Расписался. Следователь посмотрел на меня и спросил: «Внимательно ли вы прочитали документ? — И уточнил: — Ордер на арест». Я ответил утвердительно и слегка улыбнулся. Он удивленно посмотрел на меня.
Этот момент я с болью вспоминал позже, когда мыслями как бы заново переживал первые часы и дни моего задержания. Разве еще несколько дней назад я мог представить, что меня, председателя КГБ СССР, подвергнут аресту!
В ночь на 26 августа поступила очередная команда: собрать вещи и быть готовым к отправке. Куда, зачем? Вопросы, которые, разумеется, не задают, а задав по неопытности, ни один из арестованных не получит на них ответа.
Полночь. Кортеж машин двинулся из Кашина. По некоторым признакам определил направление — на Москву.
Пребывание в Кашине оставило у меня и одно трогательное воспоминание. Руководство изолятора, охрана были внимательны, проявляли чуткость и даже заботу. Предлагали горячую воду, гасили днем свет, желали доброго утра и спокойной ночи. Почти все обращались ко мне по имени и отчеству. Перед отъездом начальник изолятора предложил пачку чая и буханку черного хлеба. Я отказывался, посчитал неудобным. Тогда он сказал: «Владимир Александрович! Вы в этих делах человек неопытный. Еще не знаете, что вас ожидает. У вас будут трудные дни. Чай пригодится, да и не только вам, но и сокамерникам. Возьмите!»
Я взял, и чай мне действительно пригодился уже на следующий день. Не знаю, как сложится моя судьба, но как хотелось бы в одно прекрасное время отблагодарить его за чуткость!
В «Матросскую тишину» прибыли часа в четыре утра.

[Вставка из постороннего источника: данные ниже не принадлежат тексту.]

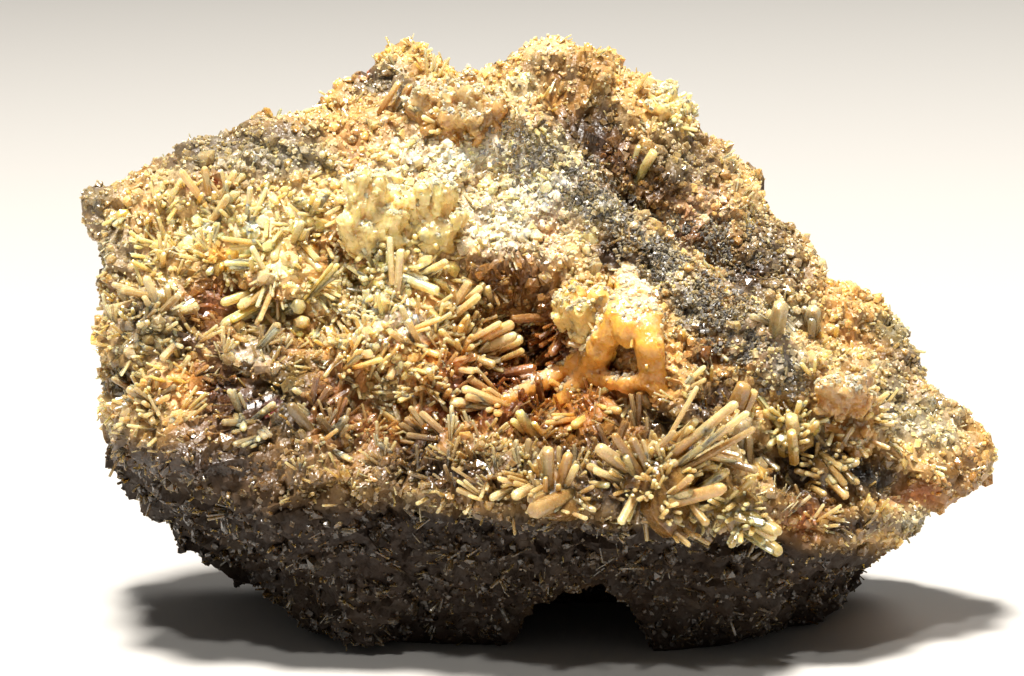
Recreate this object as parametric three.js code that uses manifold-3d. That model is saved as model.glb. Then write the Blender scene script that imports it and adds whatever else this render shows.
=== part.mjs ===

На окраине Москвы сделали остановку минут на десять. Редкое движение на дорогах, в основном из центра, одиночные пешеходы, тусклые силуэты погруженных в ночной сон зданий. Старший сопровождающей охраны сказал: «Не спешите, можно подышать еще». Но особого смысла в этом не было, и мы тронулись дальше.
Вновь тюремные формальности и очередная камера. В камере содержались двое. Встали со шконок, как называют в тюрьме места для лежания — койки.
Я представился. Удивлению их, казалось, не было предела. По-моему, на какое-то время они лишись дара речи. Переспросили. Я еще раз повторил. Предложили согреть воды, достали сухари, сахар, конфеты, помогли освоить немудреное камерное хозяйство. Попросили разрешения закурить, кратко объяснили порядки. Рассказали, что пару дней назад в камере было шесть человек. Срочно отселили четверых, оставив только двоих.
Помогли разобрать тюремные принадлежности, выданные мне только что. Несмотря на понятный интерес и любопытство, заметив мой усталый вид, сокамерники предложили отдохнуть, что мною с благодарностью было принято.
Уснул я моментально, но в 7 часов утра был уже на ногах. Мои новые знакомые признались, что не спали, обсуждали ситуацию… О них я расскажу чуть позже.
Вообще первые свои тюремные ощущения вспоминаю как тяжелый, навязчивый сон. Постоянная тревога за родных, чувство горькой вины перед сослуживцами, да и вообще перед народом за то, что не получилось так, как хотелось, ради чего рисковал. Но, пожалуй, самое гнетущее — это смерть людей, с которыми очень многое связывало, которых хорошо знал и глубоко уважал.
Сейчас я хотел бы помянуть Бориса Карловича Пуго…
Мои воспоминания касаются не только его лично, но и отдельных возникших перед нами проблем. Как известно, Пуго входил в ГКЧП и, по сообщению средств массовой информации, 22 августа покончил жизнь самоубийством. Вместе с ним из жизни ушла его жена. Уже позже из дела я узнал, что первой смертельное ранение получила от мужа именно она. Так по официальной версии, по материалам дела, чета Пуго решила рассчитаться с жизнью. Прежде всего это огромная личная трагедия семьи. С Пуго я познакомился, когда он в конце 70-х — начале 80-х годов работал председателем КГБ Латвийской ССР. Встречался на совещаниях, но в близких отношениях не был. Как-то я посетил Латвию, по-моему в 1981 году, где провел кустовое совещание по линии разведки. Пробыл в Риге несколько дней и узнал Бориса Карловича поближе.
Побывали в колхозе, на заводе, в университете и, как водится, в ЦК Компартии Латвии у тогдашнего первого секретаря ЦК, ныне покойного, Восса.
По рассказам и по всему, что удалось увидеть, республика жила полнокровной жизнью, в магазинах широкий ассортимент продуктов питания и промышленных товаров. Жаловались на трудности с продажей, на затоваривание. Теперь трудно поверить, но было и такое.